I thought hard about why his words seemed so powerful, and blogged about the 3 reasons that came to me.
The names for most of the rhetorical devices are new to me. So I did wonder if there’s some special term for a tricolon where it’s the same element that’s repeated?
Thanks for the anecdote, Craig. The repetition of a word or words is called an epizeuxis. Cheers!
Ah, I’ve not heard of that one. Thanks for letting me know.
Cheers!
I love the use of tricolon/hendiatrys for humor as in the last two examples: paraprosdokian. Can we call those examples of tricolon (as opposed to tetracolon) paraprosdokian?
Hi Sean. I don’t see why not. A good turn of phrase can often be two rhetorical devices in one.
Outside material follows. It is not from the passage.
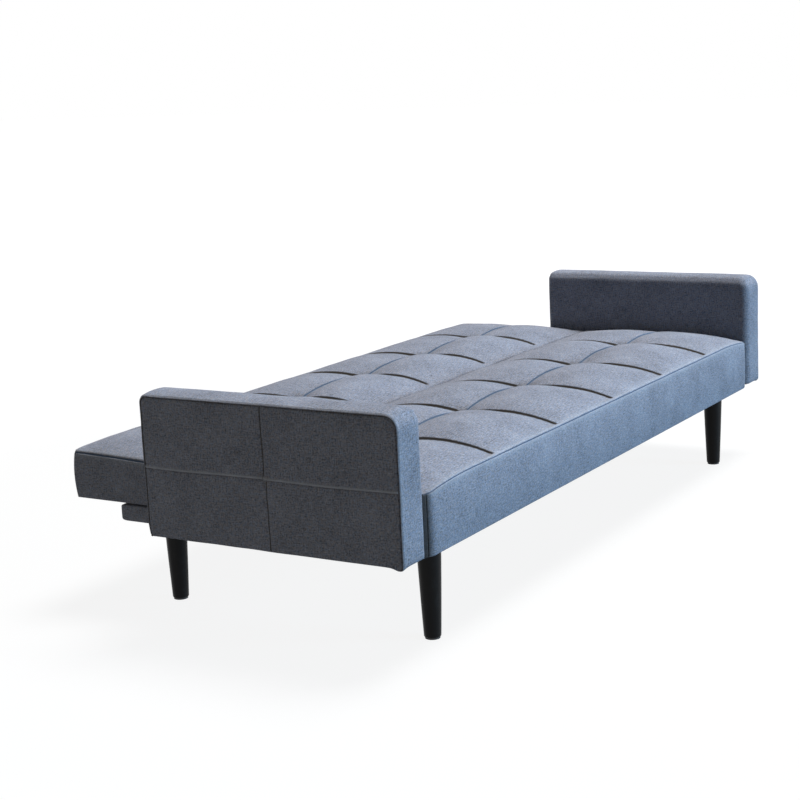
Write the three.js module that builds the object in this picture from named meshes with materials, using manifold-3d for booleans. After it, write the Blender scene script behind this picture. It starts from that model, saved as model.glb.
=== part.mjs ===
// Click clack sofa bed, lying flat as a bed, in millimetres with +Z up.
// X runs along the sofa, the front is towards -Y, and the feet stand on z = 0.
// Left is the -X end, as seen from the front.

import * as THREE from 'three';
import { mergeVertices } from 'three/addons/utils/BufferGeometryUtils.js';
import Module from 'manifold-3d';

const wasm = await Module();
wasm.setup();

// Clearances and the overrun of every cut
const SEATING_GAP = 0.3;
const RUNNING_GAP = 0.5;
const BOLT_CLEARANCE = 0.4;
const OVERRUN = 5;

// Whole sofa
const WIDTH = 1980;

// Arms
const ARM_THICKNESS = 90;
const ARM_DEPTH = 626;
const ARM_BOTTOM = 208;
const ARM_TOP = 511;
const ARM_FRONT_RADIUS = 32;
const ARM_REAR_RADIUS = 18;
const ARM_FOOT_RADIUS = 8;
const ARM_ROLL = 20;
const ARM_PUFF = 4;
const ARM_BOXING_CROWN = 5;
const ARM_PADDING = 8;
const ARM_CROSS_SETBACK = 316;
const ARM_CROSS_RISE = 151;
const CROSS_SEAM_WIDTH = 8;
const CROSS_SEAM_DEPTH = 2.5;

// Tufting of both cushions
const COLUMN_PITCH = 300;
const COLUMNS = 6;
const CUSHION_END_GAP = 3;
const DIMPLE_RISE = 13;
const SEAM_ARCH = 17.5;
const PANEL_PUFF = 6;
const TUFT_GROOVE = 2.5;
const DROOP_REACH = 180;
const PANEL_SHARES = [0, 0.08, 0.33, 0.67, 0.92];
const FINE_ROLL = 12;
const FINE_ROLL_SHARES = [0.5, 1];

// Seat cushion
const SEAT_SKIRT_BOTTOM = 204;
const SEAT_RIM = 346;
const SEAT_DEPTH = 499.5;
const SEAT_ROW_SHARE = 0.495;
const SEAT_DROOP = 14;
const SEAT_FRONT_CROWN = 6;
const SEAT_FRONT_ROLL = 5;
const SEAT_REAR_ROLL = 6;
const SEAT_FRONT_PADDING = 14;
const SEAT_REAR_PADDING = 8.5;

// Back cushion, as it lies behind the seat
const JUNCTION_GAP = 2;
const BACK_DEPTH = 403.5;
const BACK_BOTTOM = 243;
const BACK_DROOP = 4;
const BACK_REAR_RISE = 9;
const BACK_REAR_ARCH_SHARE = 0.55;
const BACK_ROW_SHARE = 0.513;
const BACK_REAR_CROWN = 8;
const BACK_REAR_ROLL = 5;
const BACK_FRONT_ROLL = 6;
const BACK_HEEL_ROLL = 20;
const BACK_FRONT_PADDING = 8.5;
const BACK_REAR_PADDING = 12;
const BACK_LINING_RECESS = 3;
const LINING = 1.5;

// Base frame and its fabric wrap
const BASE_WRAP_BOTTOM = 202.7;
const BASE_WRAP_TOP = 238.5;
const BASE_WRAP = 2;
const BASE_REAR = 777;
const BASE_CORNER = 14;
const BASE_PLANK_WIDTH = 91;
const BASE_SIDE_WIDTH = 45;
const DUST_COVER = 1.2;
const DUST_COVER_INSET = 12;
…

If you like paraprosdokian, here is the post that I wrote on it.
Thank you, this was very helpful for my English assessment on why Uluru should stay opened to climb. as i used many of these, hopefully i don’t get in trouble for this but its worth it, thanks again
I am glad the post was helpful.
Hi there, I was just wondering if a tricolon was only one If it is separated by commas or can it be through the use of ‘and’ as well. for example ‘out there the water rocked and pulled and pushed you’ could that be classified as a tricolon?
Hi Milla. Thanks for the question. I see no reason why the multiple “ands” would make a difference. I know many tricolons with no “ands” (Be sincere, be brief, be seated) so for me your example is a tricolon. By the way, it is also a polysyndeton.